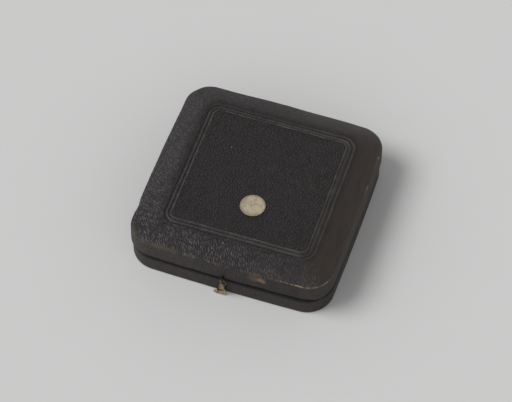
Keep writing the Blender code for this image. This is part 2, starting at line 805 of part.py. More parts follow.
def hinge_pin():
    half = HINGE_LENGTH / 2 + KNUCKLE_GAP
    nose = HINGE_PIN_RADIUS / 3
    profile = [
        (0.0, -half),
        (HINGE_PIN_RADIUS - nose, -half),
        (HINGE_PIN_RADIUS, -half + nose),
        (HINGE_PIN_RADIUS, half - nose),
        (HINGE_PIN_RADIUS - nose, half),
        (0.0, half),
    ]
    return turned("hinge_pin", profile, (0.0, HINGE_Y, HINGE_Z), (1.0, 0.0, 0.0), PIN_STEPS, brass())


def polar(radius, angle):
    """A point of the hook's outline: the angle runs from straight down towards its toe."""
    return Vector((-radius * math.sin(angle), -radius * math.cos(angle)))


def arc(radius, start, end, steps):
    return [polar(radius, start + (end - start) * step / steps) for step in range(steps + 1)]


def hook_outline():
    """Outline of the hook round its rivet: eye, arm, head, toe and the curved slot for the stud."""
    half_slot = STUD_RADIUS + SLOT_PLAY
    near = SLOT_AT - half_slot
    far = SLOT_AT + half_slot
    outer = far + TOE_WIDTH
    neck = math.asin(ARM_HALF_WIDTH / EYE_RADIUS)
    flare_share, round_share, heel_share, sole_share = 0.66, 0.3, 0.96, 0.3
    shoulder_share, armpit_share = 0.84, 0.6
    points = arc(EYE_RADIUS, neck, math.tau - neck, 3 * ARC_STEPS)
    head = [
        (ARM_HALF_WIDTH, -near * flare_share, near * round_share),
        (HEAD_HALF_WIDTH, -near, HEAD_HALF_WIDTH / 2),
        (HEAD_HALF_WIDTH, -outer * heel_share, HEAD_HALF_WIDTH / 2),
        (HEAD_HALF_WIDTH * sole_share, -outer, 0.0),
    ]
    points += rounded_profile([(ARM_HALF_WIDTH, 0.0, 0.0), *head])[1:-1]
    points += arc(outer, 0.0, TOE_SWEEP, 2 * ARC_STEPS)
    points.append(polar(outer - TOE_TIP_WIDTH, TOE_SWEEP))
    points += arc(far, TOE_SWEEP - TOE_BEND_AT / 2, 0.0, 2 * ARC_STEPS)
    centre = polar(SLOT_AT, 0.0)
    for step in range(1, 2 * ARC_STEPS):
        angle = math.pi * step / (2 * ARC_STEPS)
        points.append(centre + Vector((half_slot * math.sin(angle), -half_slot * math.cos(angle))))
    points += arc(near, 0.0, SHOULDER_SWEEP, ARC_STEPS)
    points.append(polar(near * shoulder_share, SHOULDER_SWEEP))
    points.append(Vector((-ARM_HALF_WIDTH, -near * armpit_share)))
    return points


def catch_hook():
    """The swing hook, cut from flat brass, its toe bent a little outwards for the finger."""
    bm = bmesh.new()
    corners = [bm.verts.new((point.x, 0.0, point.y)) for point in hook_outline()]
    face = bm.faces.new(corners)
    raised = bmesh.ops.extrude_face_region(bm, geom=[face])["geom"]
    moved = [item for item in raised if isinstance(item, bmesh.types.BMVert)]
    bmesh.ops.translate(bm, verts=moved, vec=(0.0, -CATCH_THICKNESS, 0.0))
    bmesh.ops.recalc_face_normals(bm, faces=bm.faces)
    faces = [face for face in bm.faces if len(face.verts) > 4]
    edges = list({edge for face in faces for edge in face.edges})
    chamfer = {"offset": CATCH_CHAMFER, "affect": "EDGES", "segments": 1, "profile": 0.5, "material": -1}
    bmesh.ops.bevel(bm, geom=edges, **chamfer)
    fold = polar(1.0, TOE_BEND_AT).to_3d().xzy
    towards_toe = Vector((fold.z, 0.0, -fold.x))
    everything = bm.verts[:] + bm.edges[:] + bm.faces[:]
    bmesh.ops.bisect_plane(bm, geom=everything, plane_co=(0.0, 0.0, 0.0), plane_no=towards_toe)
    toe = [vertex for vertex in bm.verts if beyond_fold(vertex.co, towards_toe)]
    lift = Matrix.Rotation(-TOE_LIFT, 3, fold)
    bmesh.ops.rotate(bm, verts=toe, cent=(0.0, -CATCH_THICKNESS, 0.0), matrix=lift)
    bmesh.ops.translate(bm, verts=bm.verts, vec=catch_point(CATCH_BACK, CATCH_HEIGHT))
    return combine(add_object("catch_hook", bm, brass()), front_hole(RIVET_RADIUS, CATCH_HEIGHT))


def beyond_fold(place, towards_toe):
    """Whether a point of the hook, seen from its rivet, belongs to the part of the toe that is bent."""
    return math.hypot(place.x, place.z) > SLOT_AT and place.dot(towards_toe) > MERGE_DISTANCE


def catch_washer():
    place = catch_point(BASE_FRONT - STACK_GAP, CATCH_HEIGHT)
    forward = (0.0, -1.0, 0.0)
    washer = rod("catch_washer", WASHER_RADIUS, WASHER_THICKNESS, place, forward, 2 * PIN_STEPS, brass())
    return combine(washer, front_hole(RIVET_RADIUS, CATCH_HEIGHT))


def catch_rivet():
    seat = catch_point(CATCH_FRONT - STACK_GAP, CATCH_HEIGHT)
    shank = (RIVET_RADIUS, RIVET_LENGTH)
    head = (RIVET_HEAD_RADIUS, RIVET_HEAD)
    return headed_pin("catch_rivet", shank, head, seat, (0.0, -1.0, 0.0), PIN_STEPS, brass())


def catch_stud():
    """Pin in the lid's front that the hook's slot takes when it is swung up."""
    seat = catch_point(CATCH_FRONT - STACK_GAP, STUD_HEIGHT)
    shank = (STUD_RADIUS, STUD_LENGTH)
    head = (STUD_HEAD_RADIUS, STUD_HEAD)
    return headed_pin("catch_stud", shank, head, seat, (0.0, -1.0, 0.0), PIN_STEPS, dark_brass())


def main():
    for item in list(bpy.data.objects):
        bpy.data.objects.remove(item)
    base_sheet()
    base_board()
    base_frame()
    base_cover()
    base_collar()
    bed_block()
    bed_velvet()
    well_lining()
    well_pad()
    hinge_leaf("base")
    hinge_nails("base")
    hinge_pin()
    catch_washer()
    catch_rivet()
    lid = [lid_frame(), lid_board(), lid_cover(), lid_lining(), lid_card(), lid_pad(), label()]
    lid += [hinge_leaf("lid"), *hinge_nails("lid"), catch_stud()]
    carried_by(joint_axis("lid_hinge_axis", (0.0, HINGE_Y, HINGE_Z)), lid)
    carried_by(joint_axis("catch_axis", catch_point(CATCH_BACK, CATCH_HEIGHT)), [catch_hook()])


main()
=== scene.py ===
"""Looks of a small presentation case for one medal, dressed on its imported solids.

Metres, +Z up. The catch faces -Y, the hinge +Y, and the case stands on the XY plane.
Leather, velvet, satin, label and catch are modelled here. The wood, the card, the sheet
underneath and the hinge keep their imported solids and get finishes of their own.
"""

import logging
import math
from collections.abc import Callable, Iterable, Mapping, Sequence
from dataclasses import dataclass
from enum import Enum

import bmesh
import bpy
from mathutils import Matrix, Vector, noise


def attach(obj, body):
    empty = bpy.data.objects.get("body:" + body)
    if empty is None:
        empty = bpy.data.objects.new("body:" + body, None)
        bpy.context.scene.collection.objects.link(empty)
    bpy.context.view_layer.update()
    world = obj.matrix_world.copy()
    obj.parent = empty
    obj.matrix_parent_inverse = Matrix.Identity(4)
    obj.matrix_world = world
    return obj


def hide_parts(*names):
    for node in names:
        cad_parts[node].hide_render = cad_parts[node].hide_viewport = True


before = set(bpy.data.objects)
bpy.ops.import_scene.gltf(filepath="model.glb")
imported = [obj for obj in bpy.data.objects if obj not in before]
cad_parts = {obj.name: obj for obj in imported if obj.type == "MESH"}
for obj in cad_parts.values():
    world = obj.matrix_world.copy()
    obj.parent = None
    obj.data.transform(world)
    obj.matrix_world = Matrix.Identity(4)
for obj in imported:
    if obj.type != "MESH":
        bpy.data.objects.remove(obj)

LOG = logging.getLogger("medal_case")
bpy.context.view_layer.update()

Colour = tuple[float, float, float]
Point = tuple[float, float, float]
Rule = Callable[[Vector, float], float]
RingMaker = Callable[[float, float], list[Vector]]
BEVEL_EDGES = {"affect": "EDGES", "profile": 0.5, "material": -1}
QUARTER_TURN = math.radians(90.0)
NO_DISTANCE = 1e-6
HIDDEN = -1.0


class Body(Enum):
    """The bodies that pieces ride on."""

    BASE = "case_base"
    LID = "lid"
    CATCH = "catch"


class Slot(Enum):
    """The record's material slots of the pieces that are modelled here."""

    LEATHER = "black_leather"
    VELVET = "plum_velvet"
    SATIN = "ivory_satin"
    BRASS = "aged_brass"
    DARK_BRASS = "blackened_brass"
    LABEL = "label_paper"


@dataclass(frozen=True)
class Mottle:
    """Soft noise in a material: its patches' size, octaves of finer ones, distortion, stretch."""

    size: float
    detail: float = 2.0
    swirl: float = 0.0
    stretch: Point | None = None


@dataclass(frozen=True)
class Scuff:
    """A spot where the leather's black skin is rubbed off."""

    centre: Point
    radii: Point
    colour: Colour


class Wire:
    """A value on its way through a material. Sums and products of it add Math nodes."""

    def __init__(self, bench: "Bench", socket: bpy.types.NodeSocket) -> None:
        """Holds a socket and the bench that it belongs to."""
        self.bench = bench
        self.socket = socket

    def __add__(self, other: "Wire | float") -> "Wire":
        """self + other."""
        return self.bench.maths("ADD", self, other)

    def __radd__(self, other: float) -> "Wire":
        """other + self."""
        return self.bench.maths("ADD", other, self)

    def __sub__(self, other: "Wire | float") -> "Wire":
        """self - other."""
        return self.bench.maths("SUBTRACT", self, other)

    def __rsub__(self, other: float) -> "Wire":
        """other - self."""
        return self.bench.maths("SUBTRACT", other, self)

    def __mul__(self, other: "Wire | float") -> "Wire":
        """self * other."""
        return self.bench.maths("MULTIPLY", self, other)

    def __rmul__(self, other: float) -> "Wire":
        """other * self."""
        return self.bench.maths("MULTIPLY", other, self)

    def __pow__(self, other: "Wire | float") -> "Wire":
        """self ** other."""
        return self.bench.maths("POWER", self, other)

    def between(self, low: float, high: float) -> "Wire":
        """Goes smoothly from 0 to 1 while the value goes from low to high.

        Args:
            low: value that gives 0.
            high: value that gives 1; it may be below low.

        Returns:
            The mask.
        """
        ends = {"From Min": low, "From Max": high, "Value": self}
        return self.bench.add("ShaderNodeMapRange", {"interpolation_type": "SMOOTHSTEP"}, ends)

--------

Identify every line above that includes the word "Identity", and show those lines.

    obj.matrix_parent_inverse = Matrix.Identity(4)
    obj.matrix_world = Matrix.Identity(4)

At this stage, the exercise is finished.